Because of that, I've been forced to be a lot more selective in my gaming. Even some ones I've mentioned on this blog I have had to step away from. Jagged Alliance 2 has been a lot of fun, and in the old days I'd be addicted, but each individual battle takes over an hour, and there will be more than a hundred battles to get through it, so I'm just not able to steel myself to continue it. I started a platformer called Cave Story which is really retro and, again, a really fun game; but it's taking a long time to play through, it's too easy to die, and once again, I don't think I'll be able to stick through it to completion.
So what games do I play? It depends. RPGs are still my first love, so it's inevitable that I will play Oblivion some day, possibly when I'm unemployed. However, the way I play these games is different from before. I play purely for the story, for the excitement of discovery, and for the pleasure of losing myself in a virtual world. There was a time when I would have been interested in building up super-powerful characters, or spending hours to find the ultimate weapons and spells. No more. That sort of effort is time that I could be spending on an entirely different game, and the amount of pleasure it brings me just isn't enough to justify the opportunity cost.
That's also why I got such a kick out of Grim Fandango: when you play a good adventure game, almost nothing is rote or repetitive. Every thing you do in the entire game is either story or puzzle, so you are either being entertained or actively solving a problem. At every step of that game, I felt like I was doing what I wanted to be doing, not doing grunt work so I could do something fun later on.
On a sidenote, I think this is a big reason why I love GTA: It fits so nicely into my new situation. The mission-based structure lets me feel like I've accomplished something even if I can only play for half an hour before bed. At the same time, the unbelievable scope and sweep of the game world make me feel like I'm not being limited, and if I have time, I love exploring the nooks and crannies. I'll never spend the time to, say, find all 100 snapshots in San Fierro, but I will love cruising past the ferry building at midnight and spotting a car for the import/export docks. The sheer number of things you can stumble across in those games make it a very fun-dense game.

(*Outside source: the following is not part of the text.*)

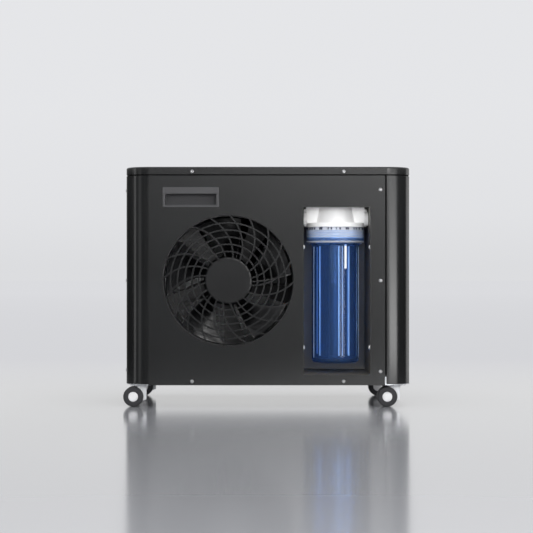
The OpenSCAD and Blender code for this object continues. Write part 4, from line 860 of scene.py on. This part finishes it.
CONNECTION_R, CONNECTION_INNER_R, CONNECTION_START = 14.0, 12.6, 14.4
RIDGES, FIRST_RIDGE, RIDGE_STEP, RIDGES_L = 6, 0.8, 2.0, 13.2
RIDGE = ((1.0, 0), (0, 0.7), (0, 1.0), (1.0, 1.6))


def connection_threads(node):
    bm = bmesh.new()
    low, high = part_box(node)
    middle = (low + high) / 2
    outline = [(CONNECTION_INNER_R, 0)]
    for i in range(RIDGES):
        y = FIRST_RIDGE + RIDGE_STEP * i
        outline += [(CONNECTION_R - inset, y + along) for inset, along in RIDGE]
    outline += [(CONNECTION_INNER_R, RIDGES_L), (CONNECTION_INNER_R, 0)]
    start = Vector((middle.x, high.y - CONNECTION_START * MM, middle.z))
    revolve(bm, scaled(outline), facing(start, (0, 1, 0)), 48)
    return bm


for node in ("inlet_fitting", "outlet_fitting"):
    add_piece(node + "_threads", connection_threads(node), CASE, [black_moulding])


# The power inlet with its pins

SOCKET_FLANGE, BODY_INSET, BODY_DEPTH = 2.5, 2.75, 21.8
POCKET_INSET, POCKET_DEPTH = 4.6, 17
PIN_PLACES = ((-7, -2.5), (7, -2.5), (0, 2.5))
PIN_HALF = Vector((1, 0, 2)) * MM
PIN_Y = (-18, -5)


def pushed(bm, face, inset, step):
    """Insets a face and pushes its middle in or out along y."""
    bmesh.ops.inset_region(bm, faces=[face], thickness=inset * MM)
    made = bmesh.ops.extrude_discrete_faces(bm, faces=[face])["faces"]
    bmesh.ops.translate(bm, verts=made[0].verts[:], vec=(0, step * MM, 0))


def power_socket():
    bm = bmesh.new()
    low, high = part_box("power_inlet")
    block(bm, Vector((low.x, high.y - SOCKET_FLANGE * MM, low.z)), high)
    faces = sorted(bm.faces, key=lambda face: face.calc_center_median().y)
    front, back = faces[-1], faces[0]
    pushed(bm, back, BODY_INSET, -BODY_DEPTH)
    pushed(bm, front, POCKET_INSET, -POCKET_DEPTH)
    rims = [edge for edge in bm.edges if len(edge.link_faces) == 2 and edge.calc_face_angle(0) > 1]
    bmesh.ops.bevel(bm, geom=rims, offset=0.5 * MM, segments=2, profile=0.5, affect="EDGES",
                    clamp_overlap=True, material=-1)
    return bm


def socket_pins():
    bm = bmesh.new()
    low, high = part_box("power_inlet")
    middle = (low + high) / 2
    for x, z in PIN_PLACES:
        inner, outer = (Vector((middle.x + x * MM, high.y + y * MM, middle.z + z * MM)) for y in PIN_Y)
        block(bm, inner - PIN_HALF, outer + PIN_HALF, bevel=0.35)
    return bm


add_piece("power_inlet_socket", power_socket(), CASE, [black_moulding],
          hides=["power_inlet"])
add_piece("power_inlet_pins", socket_pins(), CASE, [pin_metal])


# What gloss sees of the studio: cards round the object, as (azimuth, level) with 0 straight out of the
# front and + to the right. ROUND_LOW is near the horizon, ROUND_HIGH a little above, OVERHEAD the rest

GLOW = 11.0
ROUND_LOW = ((-180, .95), (-160, .95), (-152, .05), (-108, .02), (-82, .03), (-79, .03), (-77, 2.6),
             (-73, 2.6), (-71, .06), (-57, .06), (-52, .8), (-43, .8), (-39, .08), (-12, .08),
             (-8, .12), (1, .16), (6, .6), (12, 1.1), (17, 2.1), (44, 2.1), (50, .5), (55, .04), (113, .03),
             (120, 1.4), (132, 1.2), (142, .3), (160, .95), (180, .95))
ROUND_HIGH = ((-180, .78), (-95, .78), (-80, 2.8), (-68, .6), (-15, .3), (-4, .6), (2, 7.2), (6, 9.6),
              (14, 9), (21, 2.2), (60, 1.2), (75, 1.0), (100, .78), (180, .78))
OVERHEAD = 0.7
# The front right card's level on the floor, near the object and far from it
CARD_AZIMUTHS = (17, 50)
FLOOR_CARD = (2.0, 9.4)
HALF_WIDTH, HALF_DEPTH = 0.25, 0.18

FLOOR_TONE = (0.29, 0.296, 0.315, 1)
FAR_FLOOR = ((0, (0.66, 0.665, 0.69)), (1, (0.705, 0.71, 0.735)))
BACKDROP = ((0, .715), (.2, .753), (.4, .768), (.6, .78), (1, .785))
ROOM_LEVEL = 0.45


def azimuth_ramp(tree, x, y, levels):
    """Level by direction round the object, as a share of GLOW."""
    turn = reckoned(tree, "ARCTAN2", x, reckoned(tree, "MULTIPLY", y, -1.0))
    stops = [((azimuth + 180) / 360, [level / GLOW] * 3) for azimuth, level in levels]
    return colour_stops(tree, between(tree, turn, -math.pi, math.pi), stops)


def floor_cards(tree, x, y, distance):
    """The cards' glow on the floor, measured round the nearer corner of the object."""
    from_corner = reckoned(tree, "ADD", x, spread(tree, x, HALF_WIDTH, -HALF_WIDTH, -0.5, 0.5))
    from_front = reckoned(tree, "ADD", y, HALF_DEPTH)
    cards = []
    for card in FLOOR_CARD:
        levels = [(azimuth, card if CARD_AZIMUTHS[0] <= azimuth <= CARD_AZIMUTHS[1] else level)
                  for azimuth, level in ROUND_LOW]
        glow = tree.nodes.new("ShaderNodeEmission")
        glow.inputs["Strength"].default_value = GLOW
        tree.links.new(azimuth_ramp(tree, from_corner, from_front, levels), glow.inputs["Color"])
        cards.append(glow.outputs["Emission"])
    return mixed(tree, between(tree, distance, 1.3, 1.7), *cards)


def floor_material():
    """Pale glossy floor. Far behind it fades into the backdrop, and gloss sees the studio's cards on it."""
    material, tree, shader = new_material("pale_floor")
    shader.inputs["Base Color"].default_value = FLOOR_TONE
    shader.inputs["Roughness"].default_value = 0.13
    coords = object_coords(tree)
    x, y, _ = axes(tree, coords)
    length = tree.nodes.new("ShaderNodeVectorMath")
    length.operation = "LENGTH"
    tree.links.new(coords, length.inputs[0])
    distance = length.outputs["Value"]
    path = tree.nodes.new("ShaderNodeLightPath")
    far = tree.nodes.new("ShaderNodeEmission")
    tree.links.new(colour_stops(tree, between(tree, y, 1.5, 14.0), FAR_FLOOR), far.inputs["Color"])
    behind = reckoned(tree, "MULTIPLY", between(tree, y, 0.2, 1.6), path.outputs["Is Camera Ray"])
    seen = mixed(tree, behind, shader.outputs["BSDF"], far.outputs["Emission"])
    away = reckoned(tree, "MULTIPLY", between(tree, distance, 0.7, 1.1), path.outputs["Is Glossy Ray"])
    final = mixed(tree, away, seen, floor_cards(tree, x, y, distance))
    tree.links.new(final, tree.nodes["Material Output"].inputs["Surface"])
    return material


def floor():
    bm = bmesh.new()
    bmesh.ops.create_circle(bm, cap_ends=True, radius=30.0, segments=64)
    mesh = bpy.data.meshes.new("studio_floor")
    bm.to_mesh(mesh)
    bm.free()
    mesh.materials.append(floor_material())
    obj = bpy.data.objects.new("studio_floor", mesh)
    bpy.context.scene.collection.objects.link(obj)


def background(tree, colour, strength=1.0):
    node = tree.nodes.new("ShaderNodeBackground")
    node.inputs["Strength"].default_value = strength
    tree.links.new(colour, node.inputs["Color"])
    return node.outputs["Background"]


def backdrop():
    """Pale world for the camera and clear parts, soft cards for gloss, and a plain level for light."""
    world = bpy.data.worlds.new("studio")
    bpy.context.scene.world = world
    world.use_nodes = True
    tree = world.node_tree
    room = tree.nodes["Background"]
    room.inputs["Color"].default_value = (1.0, 1.0, 1.0, 1)
    room.inputs["Strength"].default_value = ROOM_LEVEL
    above = tree.nodes.new("ShaderNodeBackground")
    above.inputs["Color"].default_value = (OVERHEAD, OVERHEAD, OVERHEAD * 1.03, 1)
    x, y, z = axes(tree, tree.nodes.new("ShaderNodeTexCoord").outputs["Generated"])
    stops = [(position, (level, level * 1.008, level * 1.035)) for position, level in BACKDROP]
    seen = background(tree, colour_stops(tree, between(tree, z, 0.0, 0.144), stops))
    low, high = (background(tree, azimuth_ramp(tree, x, y, levels), GLOW)
                 for levels in (ROUND_LOW, ROUND_HIGH))
    cards = mixed(tree, between(tree, z, 0.07, 0.13), low, high)
    cards = mixed(tree, between(tree, z, 0.2, 0.25), cards, above.outputs["Background"])
    path = tree.nodes.new("ShaderNodeLightPath")
    clear = reckoned(tree, "MAXIMUM", path.outputs["Is Camera Ray"], path.outputs["Is Transmission Ray"])
    final = mixed(tree, path.outputs["Is Glossy Ray"], room.outputs["Background"], cards)
    final = mixed(tree, clear, final, seen)
    tree.links.new(final, tree.nodes["World Output"].inputs["Surface"])


# Soft lights: azimuth, distance, height of the middle, width, height and level. They light, and gloss
# and the camera don't see them

SOFTBOXES = {
    "front_right_box": (29, 2.6, 1.25, 2.3, 1.7, 8),
    "front_box": (-3, 3.2, 0.5, 2.4, 0.8, 33),
    "top_box": (10, 0.5, 2.4, 1.8, 1.8, 10),
    "rear_box": (165, 2.6, 2.4, 1.8, 1.2, 14),
}
AIM_Z = 0.24


def softbox(name, azimuth, distance, middle_z, width, height, level):
    light = bpy.data.lights.new(name, "AREA")
    light.shape = "RECTANGLE"
    light.size = width
    light.size_y = height
    light.energy = level * width * height
    obj = bpy.data.objects.new(name, light)
    a = math.radians(azimuth)
    point = Vector((math.sin(a) * distance, -math.cos(a) * distance, middle_z))
    aim = Vector((0, 0, AIM_Z)) - point
    obj.matrix_world = Matrix.Translation(point) @ aim.to_track_quat("-Z", "Y").to_matrix().to_4x4()
    bpy.context.scene.collection.objects.link(obj)
    obj.visible_camera = False
    obj.visible_glossy = False


# Level view from the front, at the photograph's distance and framing

CAMERA_X, CAMERA_AWAY, CAMERA_Z = -0.00095, 3.35, 0.267


def camera():
    lens = bpy.data.cameras.new("camera")
    lens.lens = 120.0
    lens.sensor_width = 36.0
    lens.sensor_fit = "HORIZONTAL"
    lens.clip_end = 100.0
    obj = bpy.data.objects.new("camera", lens)
    obj.location = (CAMERA_X, panel_front - CAMERA_AWAY, CAMERA_Z)
    obj.rotation_euler = (math.pi / 2, 0, 0)
    bpy.context.scene.collection.objects.link(obj)
    bpy.context.scene.camera = obj


floor()
backdrop()
for name, setting in SOFTBOXES.items():
    softbox(name, *setting)
camera()
bpy.context.scene.view_settings.view_transform = "Standard"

And really, it is all about fun. There was a point where I realized, "You know what? Getting a 100% completion score just isn't as much fun as messing around. Just let it go." It feels weird to think about fun so analytically, like it can be measured and quantified, but the truth of the matter is, I know when I'm having fun and when I'm not, and I do prefer the former.
Bringing it back around to the original topic: this article resonates with me so much because I've come to realize that I've put up with an awful lot of non-fun parts of games: leveling up to take on the boss, cleaning up pollution, trying to find 4 pieces of bloodmoss in the swamp. In the past those have been acceptable game design choices because they increased the complexity and length of games, and people in their target audience demanded games which lasted longer. As the games market continues to expand, though, it will be critical for developers to offer games which appeal to busier people who want the fun, challenge, and escapism of a good game, and to have it delivered in doses as concentrated as possible. This may lead to a bifurcated market, with "real" games on one side of the aisle and "mini" or "light" games on the other; what I would prefer to see, though, is an increase in games like Civ IV or the GTA franchise that flex themselves according to the whims of the player. Such games will reward the player no matter how they prefer to play, which will expand the market of consumers for each game and expand the universe of games for each consumer. I have hope that this will happen.